In the National Transportation Safety Board’s preliminary report on the crash released Wednesday, the witness said he was at the intersection of the Seward and Sterling Highways when heard an airplane flying and that it sounded “as if it was ‘maneuvering under power’” for about 15 seconds before everything went quiet.

“He said that the smoke from a nearby wildfire was very thick in the valley with a vertical visibility of about 100 ft and an estimated horizontal visibility of about ¼ of a mile,” the report states.

The NTSB’s investigator in charge reviewed the GPS logs from the flight and found that the flight had been at altitudes between 1,700 and 2,400 feet. Then, after passing the intersection of the Seward and Sterling Highways, the aircraft turned 180 degrees to the southwest and then descended to an altitude of 1,215 feet. One minute later, the airplane turned toward the north and started to climb.
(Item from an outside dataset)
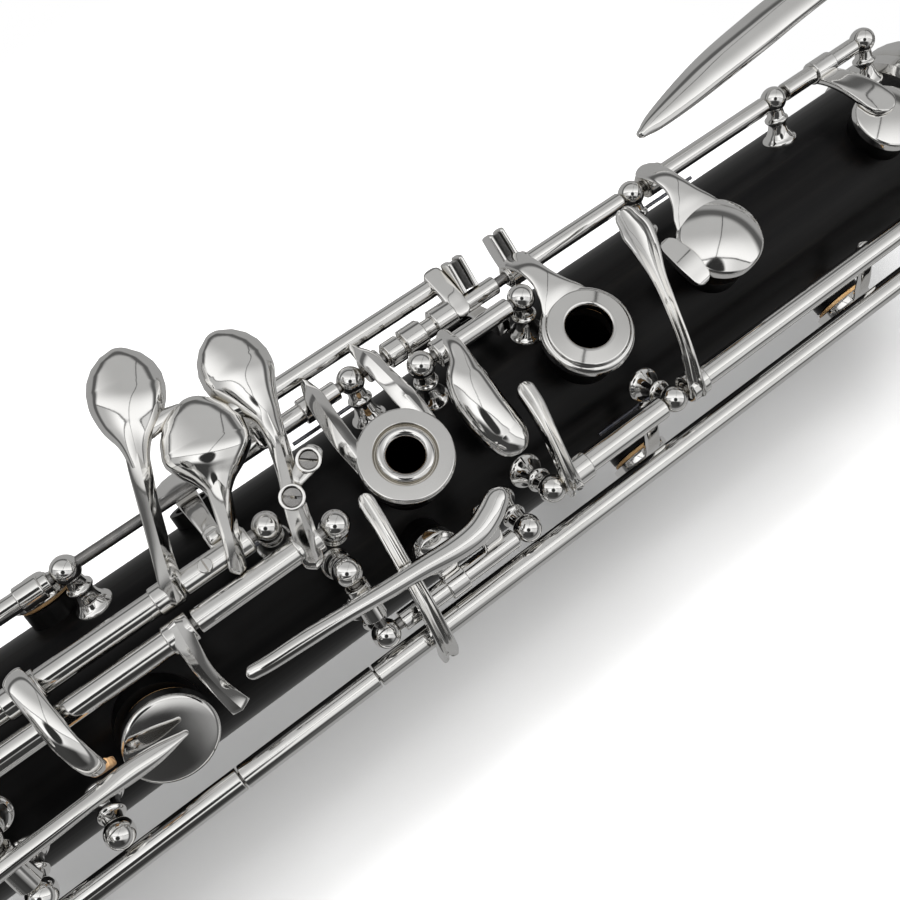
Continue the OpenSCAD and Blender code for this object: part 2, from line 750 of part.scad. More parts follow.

The last fully-recorded in-flight data point was at an altitude of 1,587 feet and speed of 0 knots.

The Alaska Mountain Rescue Group reached the accident site on Sunday, June 30, according to the report.

“The airplane impacted in a near vertical attitude in an area of alder brush and tundra-covered terrain, at an elevation of about 1,546 ft mean sea level,” the report reads.

Officials plan to perform a detailed examination of the airplane after it’s recovered.